INFORMATION PROVIDED:
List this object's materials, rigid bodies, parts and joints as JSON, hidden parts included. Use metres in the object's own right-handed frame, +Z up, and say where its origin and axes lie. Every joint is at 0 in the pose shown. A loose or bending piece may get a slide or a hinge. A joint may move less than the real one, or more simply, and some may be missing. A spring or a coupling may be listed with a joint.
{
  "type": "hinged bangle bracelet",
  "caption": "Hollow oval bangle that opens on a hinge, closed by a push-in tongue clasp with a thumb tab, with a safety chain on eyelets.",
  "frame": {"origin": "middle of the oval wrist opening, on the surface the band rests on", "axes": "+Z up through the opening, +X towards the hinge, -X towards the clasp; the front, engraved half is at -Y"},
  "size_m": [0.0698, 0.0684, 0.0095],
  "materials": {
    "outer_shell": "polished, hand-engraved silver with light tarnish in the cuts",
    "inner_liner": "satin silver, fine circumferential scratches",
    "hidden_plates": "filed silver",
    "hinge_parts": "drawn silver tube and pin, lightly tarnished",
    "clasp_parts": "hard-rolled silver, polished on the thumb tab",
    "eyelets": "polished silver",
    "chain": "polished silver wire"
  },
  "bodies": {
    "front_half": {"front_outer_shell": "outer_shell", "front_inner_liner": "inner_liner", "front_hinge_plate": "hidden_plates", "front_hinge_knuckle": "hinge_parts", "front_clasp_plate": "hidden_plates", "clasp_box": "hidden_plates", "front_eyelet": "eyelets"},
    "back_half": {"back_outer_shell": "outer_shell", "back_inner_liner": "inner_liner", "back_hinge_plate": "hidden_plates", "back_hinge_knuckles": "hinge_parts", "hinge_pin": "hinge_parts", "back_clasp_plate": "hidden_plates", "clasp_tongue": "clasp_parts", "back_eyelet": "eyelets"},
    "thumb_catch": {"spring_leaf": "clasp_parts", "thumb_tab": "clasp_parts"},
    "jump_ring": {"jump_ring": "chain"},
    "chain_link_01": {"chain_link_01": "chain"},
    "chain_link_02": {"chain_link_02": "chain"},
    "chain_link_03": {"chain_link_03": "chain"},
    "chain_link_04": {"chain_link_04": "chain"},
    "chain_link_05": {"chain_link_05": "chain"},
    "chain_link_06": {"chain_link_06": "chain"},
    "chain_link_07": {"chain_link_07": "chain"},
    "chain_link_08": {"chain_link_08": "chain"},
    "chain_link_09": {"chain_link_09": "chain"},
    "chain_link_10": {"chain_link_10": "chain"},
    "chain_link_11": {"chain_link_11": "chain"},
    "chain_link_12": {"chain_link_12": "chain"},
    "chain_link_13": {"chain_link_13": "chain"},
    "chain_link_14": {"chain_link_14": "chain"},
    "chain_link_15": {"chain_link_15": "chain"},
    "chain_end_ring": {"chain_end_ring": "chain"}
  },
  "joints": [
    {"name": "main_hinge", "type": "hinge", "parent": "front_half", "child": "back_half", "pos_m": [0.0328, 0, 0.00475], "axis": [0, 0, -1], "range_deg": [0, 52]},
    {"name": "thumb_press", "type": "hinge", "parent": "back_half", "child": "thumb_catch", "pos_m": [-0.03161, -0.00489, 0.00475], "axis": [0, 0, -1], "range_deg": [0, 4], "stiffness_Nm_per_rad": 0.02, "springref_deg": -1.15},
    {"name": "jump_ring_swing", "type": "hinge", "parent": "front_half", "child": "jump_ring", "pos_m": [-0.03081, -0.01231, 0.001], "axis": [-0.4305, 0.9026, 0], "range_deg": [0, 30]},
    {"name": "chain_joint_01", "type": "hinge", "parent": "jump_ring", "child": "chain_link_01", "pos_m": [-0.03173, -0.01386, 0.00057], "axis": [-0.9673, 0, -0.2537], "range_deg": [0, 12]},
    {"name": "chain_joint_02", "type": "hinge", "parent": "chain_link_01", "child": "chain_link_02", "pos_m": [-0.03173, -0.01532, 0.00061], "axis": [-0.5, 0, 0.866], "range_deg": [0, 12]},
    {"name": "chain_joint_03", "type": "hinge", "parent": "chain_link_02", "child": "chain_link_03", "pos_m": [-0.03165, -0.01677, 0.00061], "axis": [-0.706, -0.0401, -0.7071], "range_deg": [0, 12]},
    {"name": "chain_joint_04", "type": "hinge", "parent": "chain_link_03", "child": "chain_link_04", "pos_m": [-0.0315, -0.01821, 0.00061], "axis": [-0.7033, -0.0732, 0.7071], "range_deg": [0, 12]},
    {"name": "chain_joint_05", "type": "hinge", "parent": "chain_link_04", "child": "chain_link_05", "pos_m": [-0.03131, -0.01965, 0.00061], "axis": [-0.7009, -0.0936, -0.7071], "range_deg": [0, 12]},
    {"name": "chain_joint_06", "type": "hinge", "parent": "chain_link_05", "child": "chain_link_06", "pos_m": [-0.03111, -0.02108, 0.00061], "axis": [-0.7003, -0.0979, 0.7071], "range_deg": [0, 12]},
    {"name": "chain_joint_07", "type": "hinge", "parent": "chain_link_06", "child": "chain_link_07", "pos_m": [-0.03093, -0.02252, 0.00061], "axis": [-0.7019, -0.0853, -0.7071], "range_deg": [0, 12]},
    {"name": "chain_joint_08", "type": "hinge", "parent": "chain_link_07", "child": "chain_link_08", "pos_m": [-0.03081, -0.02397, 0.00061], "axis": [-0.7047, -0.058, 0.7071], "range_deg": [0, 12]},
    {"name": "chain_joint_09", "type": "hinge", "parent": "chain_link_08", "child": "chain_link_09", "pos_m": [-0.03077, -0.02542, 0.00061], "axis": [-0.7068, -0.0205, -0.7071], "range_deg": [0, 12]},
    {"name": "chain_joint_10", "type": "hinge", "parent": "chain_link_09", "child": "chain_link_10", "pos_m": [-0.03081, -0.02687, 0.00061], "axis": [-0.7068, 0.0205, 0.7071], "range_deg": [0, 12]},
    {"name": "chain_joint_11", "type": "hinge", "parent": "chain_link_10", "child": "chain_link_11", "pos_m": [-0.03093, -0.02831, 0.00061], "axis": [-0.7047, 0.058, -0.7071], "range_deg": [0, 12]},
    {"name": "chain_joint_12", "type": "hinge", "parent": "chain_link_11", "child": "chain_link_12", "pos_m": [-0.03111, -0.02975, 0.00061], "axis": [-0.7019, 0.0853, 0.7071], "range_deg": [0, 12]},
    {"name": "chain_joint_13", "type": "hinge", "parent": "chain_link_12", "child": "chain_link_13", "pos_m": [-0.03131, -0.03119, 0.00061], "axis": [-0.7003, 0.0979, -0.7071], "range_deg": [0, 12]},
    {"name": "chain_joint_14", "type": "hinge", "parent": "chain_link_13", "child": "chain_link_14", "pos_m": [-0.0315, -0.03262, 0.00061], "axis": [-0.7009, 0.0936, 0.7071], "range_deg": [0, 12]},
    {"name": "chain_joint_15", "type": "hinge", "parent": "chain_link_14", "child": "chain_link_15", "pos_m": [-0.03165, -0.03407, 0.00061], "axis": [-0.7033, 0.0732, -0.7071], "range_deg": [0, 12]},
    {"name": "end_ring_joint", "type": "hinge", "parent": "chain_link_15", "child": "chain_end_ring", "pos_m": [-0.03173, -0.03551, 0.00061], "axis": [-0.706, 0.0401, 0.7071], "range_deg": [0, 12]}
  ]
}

EXERCISE:
Gather each line that holds "materials".

SOLUTION FOR THIS PROBLEM:
List this object's materials, rigid bodies, parts and joints as JSON, hidden parts included. Use metres in the object's own right-handed frame, +Z up, and say where its origin and axes lie. Every joint is at 0 in the pose shown. A loose or bending piece may get a slide or a hinge. A joint may move less than the real one, or more simply, and some may be missing. A spring or a coupling may be listed with a joint.
  "materials": {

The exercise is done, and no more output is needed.